An appreciation of the blues
Published 8:03 pm Thursday, October 3, 2019
Last night, I was lucky enough to attend ArtsRevive’s “Snapshots, Stitches and Selma Blues”.
Being a member of the press, I’m sometimes afforded the luxury of attending events like this, free of charge, provided I do my job and put whatever event it is in the newspaper.
Last night was one of the finer events I’ve attended in Selma.
“Snapshots, Stitches and Selma Blues” was a celebration of all things blues, a genre of music which is near and dear to my heart.
Roger Stephenson, one of the event’s featured artists, clearly shares my appreciation of the art form, as he made a career of photographing these musicians while performing.
While speaking with Stephenson, I learned he was born in England in 1944, where he discovered the blues through the BBC’s broadcast of Alan Lomax’s recordings of blues musicians in the American south.
Being born in 1995, I came to love the blues in a much different way.
When I began to appreciate and discover music beyond what was playing on the classic rock station in my dad’s pickup truck, I discovered that many of the English rock and roll bands I loved had grown up hearing Lomax’s recordings the same way Stephenson had.
After learning about Keith Richard’s fascination with Muddy Waters and Howlin’ Wolf, it became suddenly obvious that without the blues, The Rolling Stones wouldn’t even exist.

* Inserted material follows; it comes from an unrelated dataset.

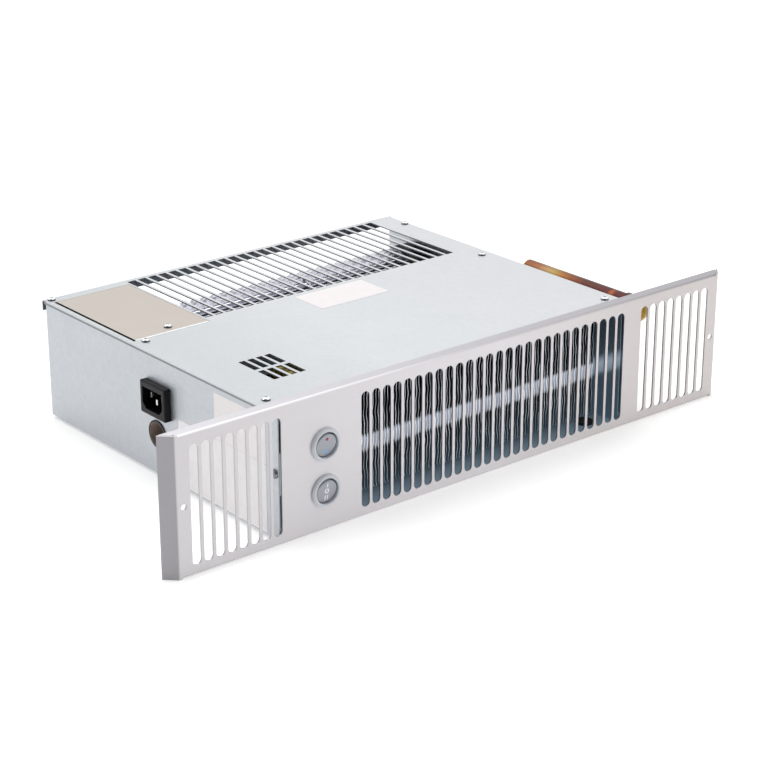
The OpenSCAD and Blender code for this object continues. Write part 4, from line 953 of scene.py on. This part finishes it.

After learning about Howlin’ Wolf and Muddy Waters, I fell further down the rabbit hole and discovered more obscure blues musicians like Junior Kimbrough and R.L. Burnside.
It’s so easy to lose yourself in the loneliness of those recordings.
Not in a desolate, hopeless way, but in a way that makes you realize other people feel the way you do too.
What I love about the blues is that it takes something painful, life, and translates it into something beautiful, music.
There’s a scene in the Les Blank film “The Blues Accordin’ to Lightnin’ Hopkins” in which a man singing is brought to tears in the middle of the song he’s playing with Hopkins.
Not just a single tear rolling down the cheek, but convulsing sobs on his knees.
The blues has the power to do that.
Thankfully, I wasn’t brought to my knees in tears at the Carneal Building last night.
It’s unbecoming of a reporter to sob at public functions.
It really meant something to me though to be in the presence of so many people who turn pain into something beautiful.